# Rainy Season Activities



## jon1 (Mar 18, 2012)

Well it looks like the Monsoon season has started (at least for the west coast of Luzon) weather.com - Map Room - Satellite Map, Weather Map, Doppler Radar - Asia: Satellite with rain forecasted solid for the next week. A relief for the population dependent upon the hydroelectric dams and from the heat.

What all do you fellows do during the heaviest days of rain?

I mostly do more BBQ at home and read quite a bit. Occasionally we go out for dinner just to get out of the house. I still do my weekly get together with the guys for some "me" time. 

The rides on the motorcycle come as the weather permits.

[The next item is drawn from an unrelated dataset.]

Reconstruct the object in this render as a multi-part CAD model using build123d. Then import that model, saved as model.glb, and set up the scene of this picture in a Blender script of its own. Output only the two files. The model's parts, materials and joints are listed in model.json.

I will be breaking out my dehumidifiers in the next day or so to stay ahead of the mold.


----------



## DonAndAbby (Jan 7, 2013)

Jon, what type of dehumidifiers do you use?


----------



## jon1 (Mar 18, 2012)

I am using 2 of these (Dehumidifier kdm-18 | Home & Garden for sale Pasay | AyosDito.ph), one in each bedroom. I got them several years ago when we were in Mindanao. I am not sure where you could find them locally. Maybe in Pampanga??


----------



## M.C.A. (Feb 24, 2013)

There's many times I wish that I was closer to an expat community club or bar, there's one I've been told by expats in the grocery but the travel time is about 40 minutes.

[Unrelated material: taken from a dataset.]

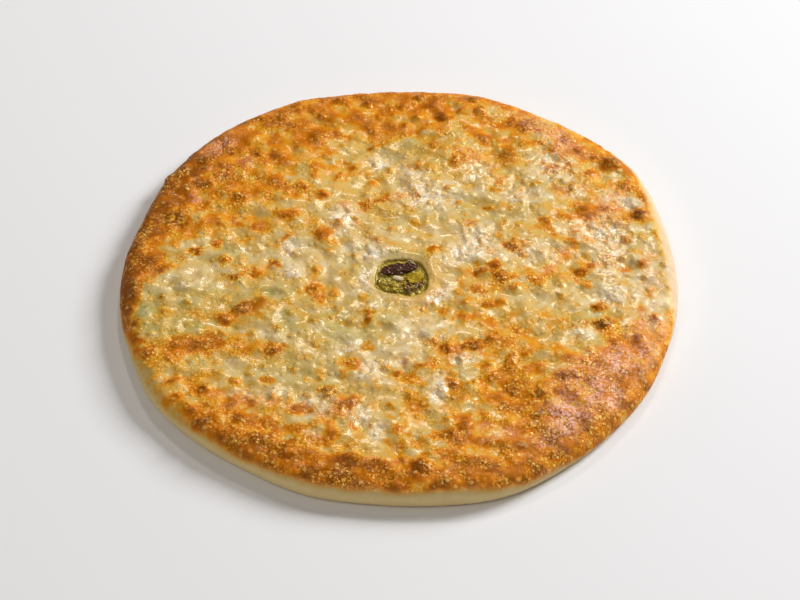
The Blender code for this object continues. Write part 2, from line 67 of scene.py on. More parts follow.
# The edge is one rounded lip: wide and soft above its widest line, tighter below it.
THICKNESS = 14.2 * MM
WIDEST_AT = 6.0 * MM
SHOULDER_WIDTH = 11.0 * MM
FOOT_WIDTH = 6.0 * MM
LIP_SQUARENESS = 2.25

# Slow waves of the top: (size of a wave, height).
SWELLS = ((75 * MM, 0.7 * MM), (30 * MM, 0.5 * MM), (12 * MM, 0.42 * MM))
WAVES_PER_SWELL = 16

# The vent hole is a slightly uneven round hole with a thin edge and a soft ring of dough.
VENT_X = 1.0 * MM
VENT_Y = 0.2 * MM
VENT_RADIUS = 15.5 * MM
VENT_WAVES = ((2, 0.8, -20), (3, 0.6, -44), (4, 0.8, 40), (5, 0.2, -8))
VENT_EDGE = 0.9 * MM
VENT_FLOOR = 3.0 * MM
RING_AT = 4.2 * MM
RING_HEIGHT = 0.7 * MM

# What stands in the vent keeps this far from what is round it.
GAP = 0.3 * MM

# Height of the filling's plain top.
FILLING_TOP = 12.6 * MM

# The three larger pieces that lie on the filling: x, y, half length, half width, half
# height, turn (mm, degrees).
DARK_LEAF = (-0.2, 6.8, 10.8, 4.3, 1.35, 14)
GREEN_LEAF = (8.8, 0.0, 5.0, 3.8, 0.4, 24)
CHEESE = (-1.4, -0.3, 3.5, 1.7, 0.9, -14)

# Main blisters of the crust: x, y, half length, half width, turn, height (mm, degrees), and
# how brown the top of each is, from 0 (pale) to 1 (dark).
BLISTERS = (
    (-141, 86, 5, 4, 55, 1.4, 0.92), (-118, 98, 6, 4.5, 45, 1.3, 0.9),
    (-104, 113, 5, 4, 40, 1.2, 0.85), (-130, 72, 4.5, 3.5, 60, 1.1, 0.85),
    (-150, 50, 5, 3.5, 70, 1.2, 0.85), (-154, 29, 5, 4, 80, 1.3, 0.9),
    (-148, 8, 4.5, 3.5, 90, 0.8, 0.8), (-110, 85, 4, 3.5, 30, 1.0, 0.8),
    (-94, 94, 5, 4, 70, 1.1, 0.8), (-72, 134, 4.5, 3.5, 30, 1.1, 0.82),
    (-52, 115, 5, 8, 0, 0.7, 0.84), (-36, 150, 6, 4, 10, 1.8, 0.75),
    (-20, 146, 4, 3.5, 0, 1.3, 0.88), (-16, 123, 3.5, 3, 0, 0.9, 0.72),
    (-16, 109, 4, 3.5, 20, 1.1, 0.75), (-75, 102, 4.5, 3, 0, 0.8, 0.8),
    (-95, 66, 6, 4, 10, 1.1, 0.82), (-75, 78, 5, 3.5, 5, 1.0, 0.84),
    (-59, 74, 5.5, 3.5, -20, 1.1, 0.84), (-45, 67, 5, 3.5, -15, 1.2, 0.85),
    (-67, 51, 6.5, 3.5, -5, 1.0, 0.8), (-36, 84, 4.5, 2.8, 30, 0.8, 0.72),
    (-27, 92, 4, 2.6, 15, 0.8, 0.66), (-17, 78, 3.5, 2.8, 0, 0.8, 0.66),
    (-11, 65, 4.5, 3.2, 20, 1.2, 0.78), (-21, 60, 3.8, 3.2, 60, 1.0, 0.78),
    (-45, 34, 5.5, 6.5, 30, 1.8, 0.82), (-120, 22, 5, 3, 25, 1.0, 0.84),
    (-109, 29, 4.5, 3.2, 15, 1.0, 0.82), (-85, 42, 5, 3, 0, 0.8, 0.75),
    (-67, 33, 4, 3.2, 40, 0.9, 0.78), (-74, 11, 5, 4.2, 0, 1.4, 0.82),
    (-95, 1, 5.5, 3.5, 20, 1.1, 0.84), (-84, 4, 4, 3.2, 30, 0.9, 0.72),
    (-13, 30, 3.5, 3.2, 0, 0.9, 0.62), (-34, 60, 3.2, 3, 0, 0.8, 0.68),
    (44, 150, 5, 3.5, -30, 2.0, 0.95), (12, 152, 5, 3, 0, 1.5, 0.85),
    (1, 144, 4, 3.5, 0, 1.0, 0.82), (49, 141, 4.5, 3.5, -30, 1.2, 0.8),
    (27, 134, 6, 4, 0, 1.3, 0.9), (75, 127, 4.5, 6.5, 40, 1.4, 0.92),
    (64, 101, 5, 7.5, 0, 0.7, 0.82), (51, 117, 4, 6, 0, 0.9, 0.82),
    (33, 95, 4, 5, 0, 1.2, 0.82), (100, 114, 4, 3.5, 0, 1.1, 0.84),
    (109, 106, 4.5, 3.5, 0, 1.2, 0.82), (118, 101, 3.5, 3, 0, 1.1, 0.82),
    (128, 96, 7.5, 6.5, 20, 2.3, 0.85), (114, 87, 4.5, 4, 0, 1.2, 0.82),
    (135, 77, 4.5, 3.5, 0, 1.3, 0.8), (146, 67, 4, 5, 20, 1.3, 0.84),
    (143, 51, 6.5, 6, 0, 2.4, 0.96), (123, 57, 6.5, 4, -10, 1.3, 0.86),
    (108, 57, 5.5, 3.5, 10, 1.1, 0.84), (57, 72, 4, 3.2, 0, 0.9, 0.7),
    (97, 50, 3.5, 3, 0, 0.9, 0.7), (87, 46, 4.5, 3.2, 30, 1.1, 0.78),
    (43, 45, 4, 3.2, 0, 1.0, 0.68), (53, 58, 3.5, 3, 0, 0.9, 0.62),
    (66, 25, 5, 4.2, 0, 1.4, 0.82), (20, 23, 3.4, 4, 0, 1.1, 0.76),
    (100, 29, 5, 3, -20, 1.0, 0.72), (133, 31, 3.8, 3.4, 0, 1.0, 0.75),
    (152, 34, 3, 5.5, 0, 1.0, 0.6), (142, 11, 4.5, 4, 0, 1.1, 0.74),
    (47, 5, 4.5, 3.8, 20, 1.2, 0.82), (56, 9, 4.5, 3.4, 0, 1.2, 0.82),
    (60, -1, 4.5, 3.4, 0, 1.1, 0.78), (106, 5, 4.5, 3.8, 30, 1.2, 0.84),
    (113, 9, 4, 3.2, 0, 1.0, 0.78), (45, -9, 4, 3.4, 0, 0.9, 0.76),
    (-155, -12, 4.5, 5, 0, 1.5, 0.86), (-152, -49, 4.5, 3.5, 0, 1.2, 0.88),
    (-143, -59, 5, 3.5, 20, 1.1, 0.84), (-92, -25, 6.5, 4, 30, 1.6, 0.96),
    (-102, -33, 5, 3.5, 20, 1.2, 0.86), (-50, -8, 5, 3.5, 10, 1.2, 0.8),
    (-48, -17, 4.5, 3, 0, 0.9, 0.7), (-73, -57, 6, 4, 10, 1.5, 0.92),
    (-112, -52, 9, 4.5, 0, 0.9, 0.88), (-129, -54, 6.5, 3.5, 10, 0.9, 0.84),
    (-75, -80, 4, 3, 0, 1.0, 0.76), (-28, -68, 5, 4, 0, 1.2, 0.8),
    (-18, -31, 3, 6, 10, 1.3, 0.82), (-41, -89, 4, 5.5, -30, 1.2, 0.8),
    (-30, -98, 3, 8, -45, 1.3, 0.9), (-57, -100, 4.5, 3.2, 20, 1.0, 0.82),
    (-111, -87, 4, 3.4, 0, 1.1, 0.84), (-112, -112, 6.5, 4, 10, 1.2, 0.96),
    (-80, -124, 9, 4.5, 0, 1.1, 0.92), (-65, -135, 7, 4, 0, 0.9, 0.9),
    (-30, -140, 10, 5.5, 10, 1.0, 0.92), (-128, -80, 5, 3.5, 30, 1.1, 0.84),
    (118, -37, 6, 5.5, 0, 2.3, 0.98), (115, -23, 4.5, 3.5, 0, 1.4, 0.84),
    (108, -6, 3.5, 3, 0, 1.0, 0.7), (67, -8, 3.4, 3, 0, 1.0, 0.76),
    (50, -21, 5, 3.8, 0, 1.0, 0.76), (37, -31, 5, 4.5, 20, 1.0, 0.72),
    (41, -54, 7, 3.6, 10, 1.6, 0.98), (27, -57, 5, 3.5, 0, 1.4, 0.9),
    (30, -83, 4.2, 3.6, 0, 1.5, 0.92), (12, -70, 4.5, 3.6, 0, 1.0, 0.78),
    (64, -64, 4, 6.5, -30, 1.0, 0.78), (66, -89, 5, 4, 0, 1.1, 0.84),
    (76, -97, 4.5, 4, 0, 1.0, 0.84), (36, -114, 5.5, 4, 20, 1.2, 0.84),
    (57, -128, 5, 3.4, 0, 1.1, 0.84), (77, -129, 5.5, 3.6, 20, 1.1, 0.86),
    (12, -144, 5.5, 7.5, 0, 1.5, 0.95), (-3, -158, 6, 4, 0, 1.2, 0.84),
    (42, -142, 7, 4, 0, 1.0, 0.86), (100, -76, 5, 3.4, 0, 1.1, 0.8),
    (138, -47, 4, 3.5, 0, 1.0, 0.82), (148, -32, 3.5, 4, 0, 1.1, 0.8),
    (108, -110, 6, 4, 30, 0.9, 0.84),
)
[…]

Dehumidifier looks interesting...does it use much energy? Cost seems high 5,000 peso's.


----------



## Gary D (Oct 28, 2013)

mcalleyboy said:


> There's many times I wish that I was closer to an expat community club or bar, there's one I've been told by expats in the grocery but the travel time is about 40 minutes.
> 
> Dehumidifier looks interesting...does it use much energy? Cost seems high 5,000 peso's.

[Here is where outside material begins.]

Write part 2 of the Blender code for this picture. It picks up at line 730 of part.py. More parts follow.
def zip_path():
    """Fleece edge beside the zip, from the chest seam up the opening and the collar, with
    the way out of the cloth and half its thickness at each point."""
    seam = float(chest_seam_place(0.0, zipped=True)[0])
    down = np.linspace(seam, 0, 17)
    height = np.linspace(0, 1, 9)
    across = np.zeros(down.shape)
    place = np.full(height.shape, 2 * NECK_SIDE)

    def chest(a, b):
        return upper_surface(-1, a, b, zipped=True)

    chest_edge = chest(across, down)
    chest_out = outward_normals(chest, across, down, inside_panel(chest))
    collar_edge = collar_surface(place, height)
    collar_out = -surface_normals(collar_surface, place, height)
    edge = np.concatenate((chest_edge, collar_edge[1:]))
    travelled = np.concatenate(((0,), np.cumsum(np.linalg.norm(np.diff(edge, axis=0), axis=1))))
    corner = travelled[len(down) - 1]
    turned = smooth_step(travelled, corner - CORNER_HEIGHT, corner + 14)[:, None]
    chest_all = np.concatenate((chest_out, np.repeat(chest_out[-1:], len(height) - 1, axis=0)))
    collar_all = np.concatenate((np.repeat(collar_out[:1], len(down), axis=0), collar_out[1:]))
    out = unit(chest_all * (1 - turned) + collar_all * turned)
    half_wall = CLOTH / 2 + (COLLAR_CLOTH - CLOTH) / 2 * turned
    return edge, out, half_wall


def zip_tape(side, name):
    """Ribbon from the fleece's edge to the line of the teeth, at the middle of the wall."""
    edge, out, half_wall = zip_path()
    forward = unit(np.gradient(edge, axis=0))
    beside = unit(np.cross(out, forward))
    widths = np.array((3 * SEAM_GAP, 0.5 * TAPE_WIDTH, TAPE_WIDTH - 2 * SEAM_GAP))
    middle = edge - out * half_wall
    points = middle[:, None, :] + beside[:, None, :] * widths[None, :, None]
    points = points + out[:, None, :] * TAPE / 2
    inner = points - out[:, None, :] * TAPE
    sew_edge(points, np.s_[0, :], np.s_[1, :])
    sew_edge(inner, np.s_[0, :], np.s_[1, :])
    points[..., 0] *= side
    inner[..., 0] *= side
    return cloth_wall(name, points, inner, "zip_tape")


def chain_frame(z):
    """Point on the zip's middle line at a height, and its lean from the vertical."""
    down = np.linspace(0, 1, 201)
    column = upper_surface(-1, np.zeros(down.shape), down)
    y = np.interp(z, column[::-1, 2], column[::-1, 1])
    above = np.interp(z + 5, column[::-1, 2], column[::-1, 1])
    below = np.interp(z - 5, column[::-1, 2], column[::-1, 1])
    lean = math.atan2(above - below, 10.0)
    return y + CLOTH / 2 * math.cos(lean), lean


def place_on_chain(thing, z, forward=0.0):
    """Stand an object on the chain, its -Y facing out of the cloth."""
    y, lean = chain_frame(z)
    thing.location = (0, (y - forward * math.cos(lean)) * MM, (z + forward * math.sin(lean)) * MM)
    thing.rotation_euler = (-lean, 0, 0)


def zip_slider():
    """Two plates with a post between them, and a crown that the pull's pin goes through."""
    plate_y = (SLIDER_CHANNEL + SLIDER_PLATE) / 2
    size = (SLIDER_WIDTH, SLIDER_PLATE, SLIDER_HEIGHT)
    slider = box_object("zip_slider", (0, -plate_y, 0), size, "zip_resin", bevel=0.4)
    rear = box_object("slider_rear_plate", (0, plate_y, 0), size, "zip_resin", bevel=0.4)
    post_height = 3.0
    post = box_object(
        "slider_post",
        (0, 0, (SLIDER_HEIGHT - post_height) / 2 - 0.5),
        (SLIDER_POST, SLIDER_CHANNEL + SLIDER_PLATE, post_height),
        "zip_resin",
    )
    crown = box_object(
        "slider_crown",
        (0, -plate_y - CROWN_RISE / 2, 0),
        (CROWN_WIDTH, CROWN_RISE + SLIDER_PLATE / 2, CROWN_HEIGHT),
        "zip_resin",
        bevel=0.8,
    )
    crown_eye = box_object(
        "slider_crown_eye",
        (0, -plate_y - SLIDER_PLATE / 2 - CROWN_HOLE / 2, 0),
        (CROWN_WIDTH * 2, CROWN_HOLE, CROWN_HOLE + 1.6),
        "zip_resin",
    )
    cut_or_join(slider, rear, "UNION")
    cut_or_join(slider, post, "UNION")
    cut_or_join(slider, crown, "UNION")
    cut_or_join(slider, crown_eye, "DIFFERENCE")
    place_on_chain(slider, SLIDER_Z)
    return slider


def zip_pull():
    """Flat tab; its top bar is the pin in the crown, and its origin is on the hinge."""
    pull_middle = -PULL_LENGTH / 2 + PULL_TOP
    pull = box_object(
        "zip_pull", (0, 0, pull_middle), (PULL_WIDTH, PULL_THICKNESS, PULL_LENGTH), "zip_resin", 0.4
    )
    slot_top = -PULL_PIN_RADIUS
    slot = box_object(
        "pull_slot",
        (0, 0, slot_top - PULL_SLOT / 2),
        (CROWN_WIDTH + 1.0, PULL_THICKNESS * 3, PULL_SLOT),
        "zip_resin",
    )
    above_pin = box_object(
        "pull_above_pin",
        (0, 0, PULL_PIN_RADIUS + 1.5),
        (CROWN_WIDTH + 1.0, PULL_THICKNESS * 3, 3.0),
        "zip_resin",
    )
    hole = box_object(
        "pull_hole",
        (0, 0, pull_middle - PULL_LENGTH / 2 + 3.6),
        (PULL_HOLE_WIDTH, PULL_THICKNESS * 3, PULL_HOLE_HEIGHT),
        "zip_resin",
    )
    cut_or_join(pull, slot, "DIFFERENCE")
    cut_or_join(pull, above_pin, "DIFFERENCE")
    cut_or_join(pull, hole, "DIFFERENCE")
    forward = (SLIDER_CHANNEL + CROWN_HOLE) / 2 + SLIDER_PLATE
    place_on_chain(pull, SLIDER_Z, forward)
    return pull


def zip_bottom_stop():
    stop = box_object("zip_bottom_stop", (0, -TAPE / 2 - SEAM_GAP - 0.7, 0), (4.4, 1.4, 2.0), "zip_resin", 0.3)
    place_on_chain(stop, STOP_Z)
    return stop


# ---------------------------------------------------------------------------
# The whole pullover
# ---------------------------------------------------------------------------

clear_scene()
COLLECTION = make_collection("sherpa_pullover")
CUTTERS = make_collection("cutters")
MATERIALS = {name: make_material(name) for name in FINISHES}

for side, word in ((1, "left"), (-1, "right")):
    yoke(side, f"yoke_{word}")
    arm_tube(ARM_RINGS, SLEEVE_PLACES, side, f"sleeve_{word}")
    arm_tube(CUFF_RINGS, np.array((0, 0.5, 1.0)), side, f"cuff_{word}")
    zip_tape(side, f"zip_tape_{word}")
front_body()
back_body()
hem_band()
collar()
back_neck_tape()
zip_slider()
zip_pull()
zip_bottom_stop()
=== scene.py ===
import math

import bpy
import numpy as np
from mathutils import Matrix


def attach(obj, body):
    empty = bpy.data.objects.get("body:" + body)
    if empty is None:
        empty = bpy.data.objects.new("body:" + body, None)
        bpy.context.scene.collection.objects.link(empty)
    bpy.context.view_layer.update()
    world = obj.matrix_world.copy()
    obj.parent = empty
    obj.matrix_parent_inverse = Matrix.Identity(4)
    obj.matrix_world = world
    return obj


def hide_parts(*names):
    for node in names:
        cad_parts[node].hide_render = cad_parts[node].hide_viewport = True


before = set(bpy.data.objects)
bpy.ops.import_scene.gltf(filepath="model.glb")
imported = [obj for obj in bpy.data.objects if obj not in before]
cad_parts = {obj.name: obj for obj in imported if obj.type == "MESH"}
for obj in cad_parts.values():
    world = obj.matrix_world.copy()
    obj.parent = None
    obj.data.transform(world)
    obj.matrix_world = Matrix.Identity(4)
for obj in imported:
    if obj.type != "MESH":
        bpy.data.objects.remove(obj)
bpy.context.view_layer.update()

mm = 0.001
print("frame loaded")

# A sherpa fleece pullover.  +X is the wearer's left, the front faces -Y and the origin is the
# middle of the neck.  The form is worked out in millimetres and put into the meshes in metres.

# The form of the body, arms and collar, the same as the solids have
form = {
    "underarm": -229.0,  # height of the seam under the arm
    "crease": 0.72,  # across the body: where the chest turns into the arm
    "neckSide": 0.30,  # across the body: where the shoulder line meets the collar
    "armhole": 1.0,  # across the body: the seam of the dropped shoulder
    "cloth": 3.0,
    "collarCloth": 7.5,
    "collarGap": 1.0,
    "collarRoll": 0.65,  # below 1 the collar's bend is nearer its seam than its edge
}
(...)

If you have aircon just run that, it dehumidifies just the same and the power usage is likely to be similar.


----------



## jon1 (Mar 18, 2012)

mcalleyboy said:


> There's many times I wish that I was closer to an expat community club or bar, there's one I've been told by expats in the grocery but the travel time is about 40 minutes.
> 
> Dehumidifier looks interesting...does it use much energy? Cost seems high 5,000 peso's.


It uses about half as much as an aircon. I originally tried to use just the AC but it didn't work. I still got plenty of mold especially in the closets. When I have these Dehumidifiers running they fill up within 12 hours (4L).


----------



## 197649 (Jan 1, 2013)

My activities are limited anyway but when it rains thats when I can watch all those old TV shows I missed when deployed to far away exotic places. I still like the Twilight Zone with Rod Sterling


----------



## JimnNila143 (Jul 23, 2013)

I would be interested in a dehumidifier, my wife hates Aircon so the dehumidifier would be the next best thing. As far as during heavy rains, if my wife is working I tell her to make sure that she doesn't walk home, she is to ride a tricycle. If she is not working the rains kind of depress her some but that is something she has to deal with. I usually watch TV but if we don't have lightning, I may use the computer but would prefer not to, we had a thunderstorm 4 days ago that fried my Ethernet card. Finally got it fixed today.


----------



## jon1 (Mar 18, 2012)

JimnNila143 said:


> I would be interested in a dehumidifier, my wife hates Aircon so the dehumidifier would be the next best thing. As far as during heavy rains, if my wife is working I tell her to make sure that she doesn't walk home, she is to ride a tricycle. If she is not working the rains kind of depress her some but that is something she has to deal with. I usually watch TV but if we don't have lightning, I may use the computer but would prefer not to, we had a thunderstorm 4 days ago that fried my Ethernet card. Finally got it fixed today.


My wife is the same during the monsoon. She starts to get cabin fever after several days straight. I usually have her go to the mall or something with friends (she can drive and we have 2 vehicles). So she gets out and we both get some space. 

When I came over I brought some high end surge protectors for myself. They won't help with a direct lightning strike but do help with any power fluctuations. I also checked to make sure that my house is well grounded.


----------



## pcarlos (Jun 10, 2014)

I do wakeboarding. they only close that park when its raining really hard.


----------